Sarah at Shades of Paper


----------



## LogoDaddy (Sep 26, 2007)

I heard (tampons) sorry....for that, but VERY absorbant!


----------



## SarahNewman (Dec 2, 2008)

LogoDaddy said:


> I heard (tampons) sorry....for that, but VERY absorbant!


lol, I heard Maxi batting.


----------



## LogoDaddy (Sep 26, 2007)

meeee too. sounds gross. but very useful!


----------



## out da box (May 1, 2007)

I use maxi-pads. Get over it.


----------



## LogoDaddy (Sep 26, 2007)

out da box said:


> I use maxi-pads. Get over it.


for yourself....or the printer?


----------



## out da box (May 1, 2007)

.......Both.


----------



## SarahNewman (Dec 2, 2008)

ha ha ha! Just a note, I do stock the maintenance tanks for those of you who choose not to consider feminine hygiene products.

Sarah Newman
Shades of Paper
Shades of Paper


----------



## conde tech (Nov 15, 2007)

You can buy a chip resetter and reset the computer chip on the maintenance tank. Pop off the crate top and dump the entire contents into the trash can. Then, you stuff the main. tank with paper towels. Reposition the top....reset chip...re-insert tray and off you go.


----------



## Vilux (Dec 16, 2013)

Hello,
I just bought the machine, and I can't get in the ready mode. When I turn on the machine, there is error message NO MNT TNK. I try it for hundered times to reset the chip with resetter (following the instructions), but still nothing. Did you have similar problem or you know how to help me.


----------



## EricDeem (May 7, 2011)

Vilux said:


> Hello,
> I just bought the machine, and I can't get in the ready mode. When I turn on the machine, there is error message NO MNT TNK. I try it for hundered times to reset the chip with resetter (following the instructions), but still nothing. Did you have similar problem or you know how to help me.

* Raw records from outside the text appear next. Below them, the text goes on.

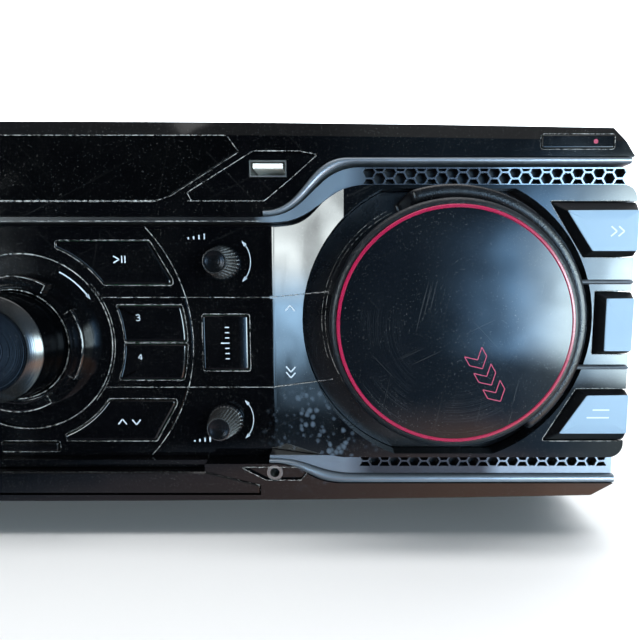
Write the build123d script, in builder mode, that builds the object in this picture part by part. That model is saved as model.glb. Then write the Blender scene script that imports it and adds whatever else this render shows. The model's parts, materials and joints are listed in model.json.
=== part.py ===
from build123d import *
import math
import os

os.makedirs("parts", exist_ok=True)

# Frame: X to the right seen from the front, Y to the back, Z up, in millimetres.
# The front faces -Y. "Reach" is a distance forward of the deck, the flat middle of the front.

# Overall sizes: the front is the flat deck with a wheel bezel on each side of it
crease_x = 94.0
bezel_width = 131.0
side_edge = crease_x + bezel_width
front_width = 2 * side_edge
side_step = 2.0
cover_width = front_width - 2 * side_step
overall_depth = 352.0
wheel_reach = 26.0
socket_reach = 12.0
foot_height = 10.0
sheet = 1.0
moulding = 2.5
front_gap = 0.2
deck_y = wheel_reach - overall_depth / 2
rear_y = overall_depth / 2 - socket_reach

# Heights of the front's level lines, from the surface the unit stands on
base_arc_middle = 13.9
base_arc_end = 16.2
frame_bottom = 18.0
deck_bottom = 28.5
deck_height = 88.7
deck_top = deck_bottom + deck_height
dial_rise = 0.15
dial_z = (deck_bottom + deck_top) / 2 + dial_rise
fascia_height = 35.4
top_arc_fall = 2.2
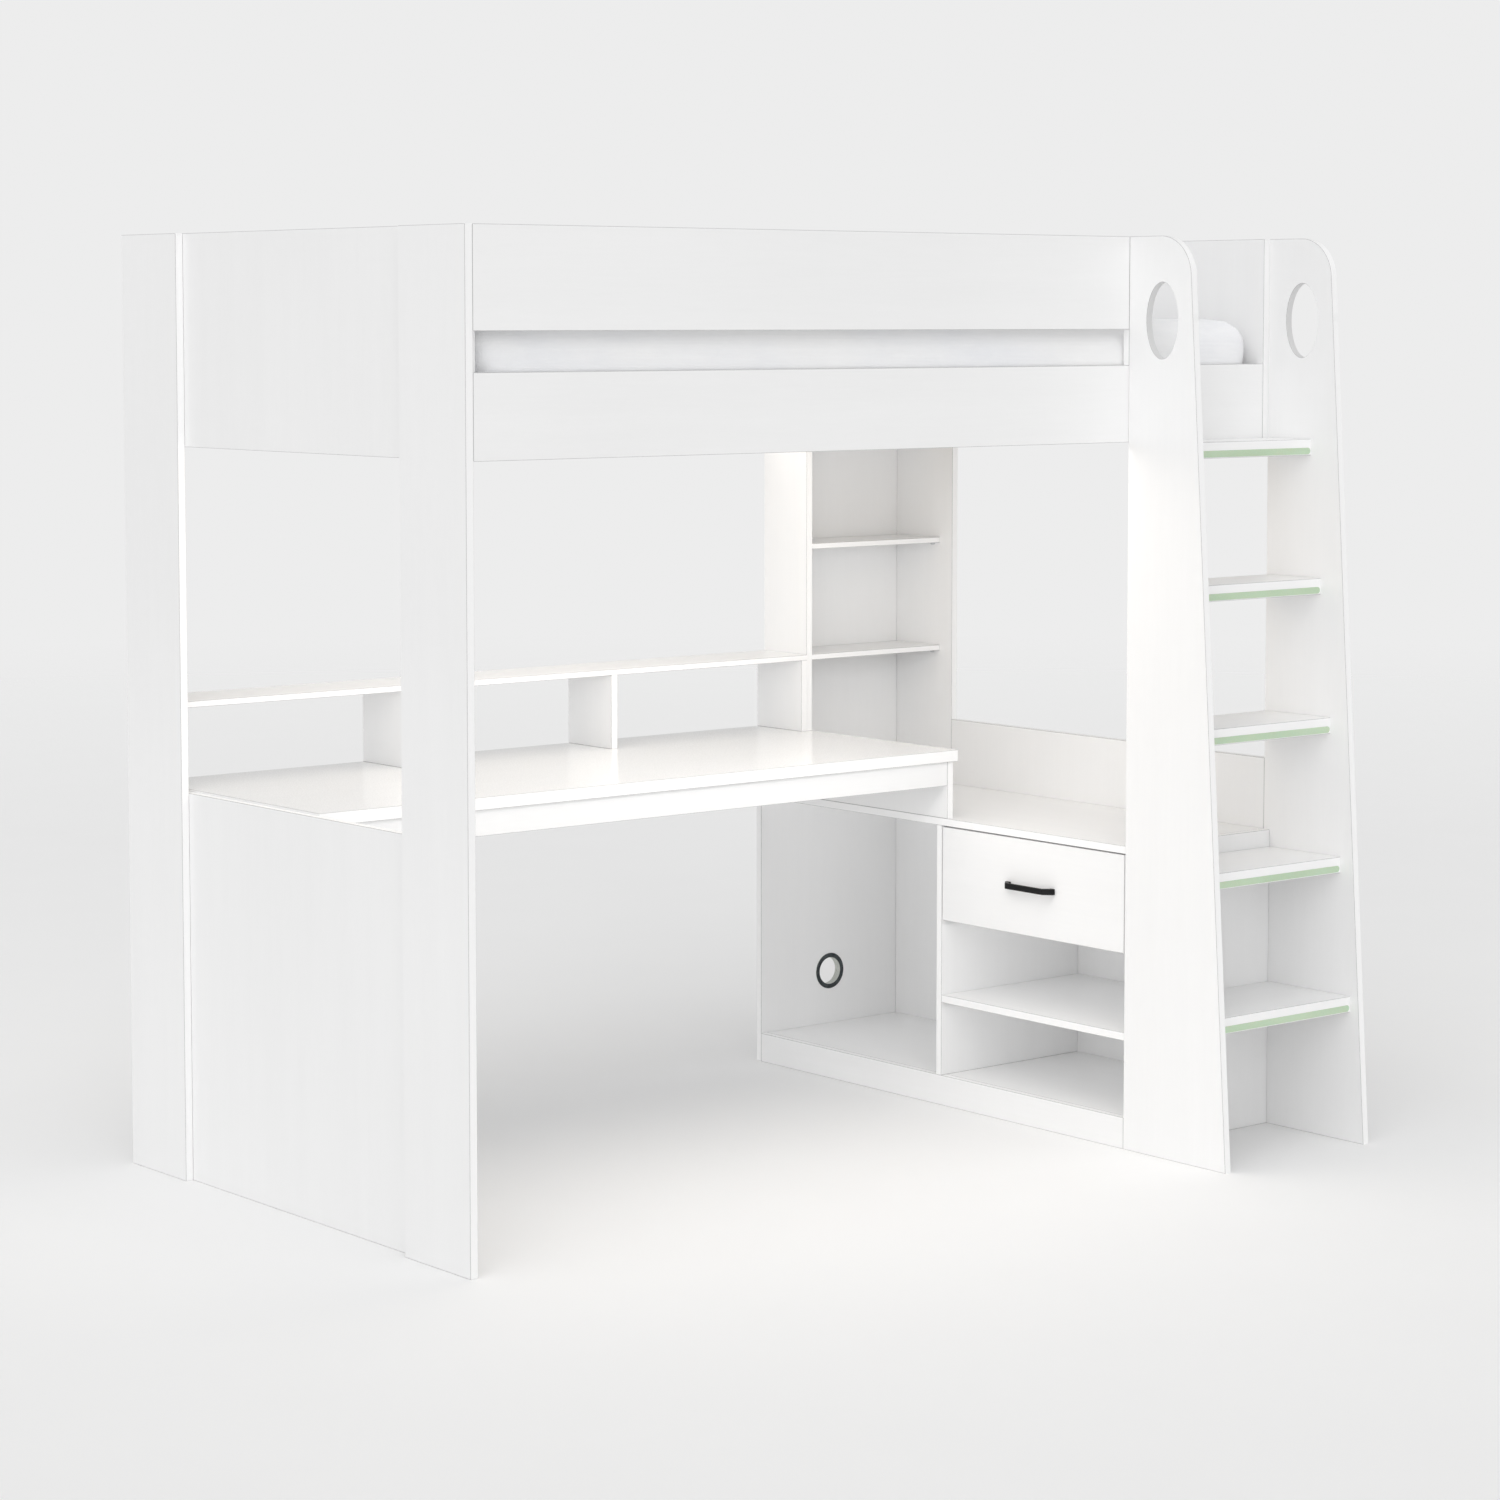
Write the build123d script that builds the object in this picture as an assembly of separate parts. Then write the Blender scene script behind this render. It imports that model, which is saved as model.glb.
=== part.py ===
from build123d import *
import os

# Loft bed with a desk, a bookcase and a storage cabinet under it, climbed by a shelf-step ladder.
# Millimetres.  X runs along the bed from its left end, Y runs from the front edge of the posts to
# the back, Z is up from the floor.  The ladder stands in front of the posts, at negative Y.
# On export everything moves so that the origin is on the floor, in the middle of the whole.

# ---- overall frame -------------------------------------------------------------------------------
LENGTH = 1990.0
DEPTH = 1140.0
HEIGHT = 1800.0
BOARD = 16.0                  # melamine board that nearly everything is cut from
THIN_BOARD = 12.0             # bookcase shelves, riser shelf and drawer sides
EDGE = 0.8                    # eased edge of the edge banding
POST_WIDTH = 200.0

# ---- bed -----------------------------------------------------------------------------------------
RAIL_BOTTOM = 1400.0
RAIL_HEIGHT = 150.0
GUARD_BOTTOM = 1620.0
PANEL_LAP = 160.0            # how far a lower end panel laps behind a post
LOWER_PANEL_LEFT_TOP = 744.0
LOWER_PANEL_RIGHT_TOP = 750.0
BEARER_DEPTH = 24.0
BEARER_HEIGHT = 30.0
SLAT_TOP = 1482.0
SLAT_WIDTH = 70.0
SLAT_COUNT = 13
SLAT_END_GAP = 1.0
MATTRESS = (1900.0, 1050.0, 160.0)
MATTRESS_FRONT_GAP = 2.0
MATTRESS_EDGE = 45.0
REST_GAP = 0.3                # soft solids stay this far from what carries them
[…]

Is the maintenance tank full? Sometimes when it gets heavy with ink the sensor won't fully line up and will cause that error. Turn the machine off, empty the tank...place the now empty tank back into its location and turn the machine back on.

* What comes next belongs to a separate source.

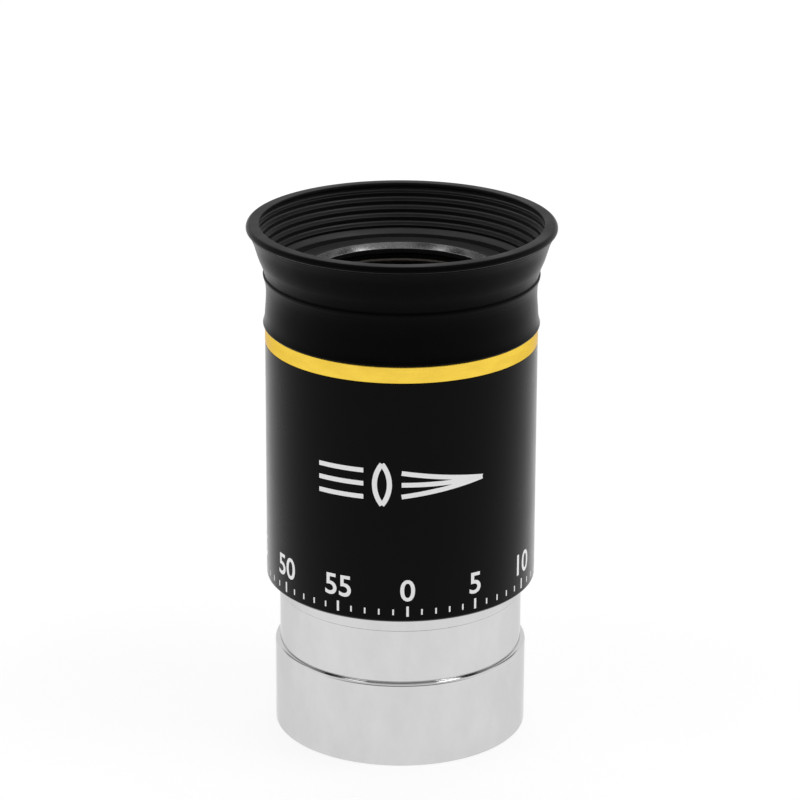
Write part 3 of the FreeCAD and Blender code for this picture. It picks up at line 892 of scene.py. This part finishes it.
def make_light():
    """A white room, dim overhead and in front, with dark patches that the metal mirrors."""
    world = bpy.data.worlds.new("studio")
    bpy.context.scene.world = world
    world.use_nodes = True
    coords = node(world, "ShaderNodeTexCoord")
    split = node(world, "ShaderNodeSeparateXYZ")
    link(world, coords.outputs["Generated"], split.inputs[0])
    x, y, z = split.outputs["X"], split.outputs["Y"], split.outputs["Z"]
    aside = maths(world, "ABSOLUTE", x, 0)

    front = product(world, ramp(world, y, -0.80, -0.30, 1.0, 0.0), ramp(world, z, 0.30, 0.62, 0.75, 0.0))
    ceiling = ramp(world, z, 0.60, 0.96, 0.0, 0.48)
    level = maths(world, "SUBTRACT", maths(world, "SUBTRACT", 0.95, front), ceiling)
    patches = (
        # along x,           low, high, soft; along y;      height and depth of the shade
        (aside, (0.46, 0.68, 0.015), (-0.10, 0.30, 0.015), (0.55, 0.65, 0.97)),
        (x, (-0.36, -0.13, 0.03), (-0.14, 0.10, 0.02), (0.80, 0.90, 0.9)),
        (aside, (0.48, 0.72, 0.03), (0.36, 0.78, 0.05), (0.36, 0.46, 0.80)),
    )
    for across, x_span, y_span, (low, high, depth) in patches:
        patch = product(world, between(world, across, *x_span), between(world, y, *y_span))
        patch = product(world, patch, ramp(world, z, low, high, 0.0, depth))
        level = product(world, level, maths(world, "SUBTRACT", 1.0, patch))
    back = world.node_tree.nodes["Background"]
    back.inputs["Color"].default_value = (1, 1, 1, 1)
    link(world, level, back.inputs["Strength"])
    soft_lamp("lamp_left", (-0.245, -0.06, 0.59), 0.09)
    soft_lamp("lamp_right", (0.27, -0.06, 0.58), 0.24)


def make_camera():
    distance = 0.4649
    elevation = math.radians(19.87)
    roll = math.radians(0.232)
    target = Vector((0, 0, 0.04275))
    data = bpy.data.cameras.new("camera")
    data.lens = 167.9
    data.sensor_width = 36
    data.shift_x = -0.0015
    data.clip_start = 0.01
    data.clip_end = 20
    camera = bpy.data.objects.new("camera", data)
    camera.location = target + distance * Vector((0, -math.cos(elevation), math.sin(elevation)))
    turn = (target - camera.location).to_track_quat("-Z", "Y").to_matrix()
    camera.rotation_euler = (turn @ Matrix.Rotation(roll, 3, "Z")).to_euler()
    bpy.context.scene.collection.objects.link(camera)
    bpy.context.scene.camera = camera


make_barrel()
make_collar()
make_body()
make_trim()
make_cap()
make_cell()
make_lenses()
make_spacers()
make_stop()
make_retainer()
make_eyecup()
make_emblem()
make_dial()
make_stage()
make_light()
make_camera()
bpy.context.scene.view_settings.view_transform = "Standard"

If you take the side panel off the printer you will see there is a small piece of felt padding on the panel where the maintenance tank rests. I have taped a couple penny's to the felt pad area to give the tank more support once back on the printer. 

Hope that helps!!


----------



## Vilux (Dec 16, 2013)

Tank is empty.
I had problem with this meassge (NO MNT TNK), and then I tried to reset the chip.
After some time, there was no message on the display, and I was able to print just some tests.
Next day, I turned on the machine, and error message was back.


----------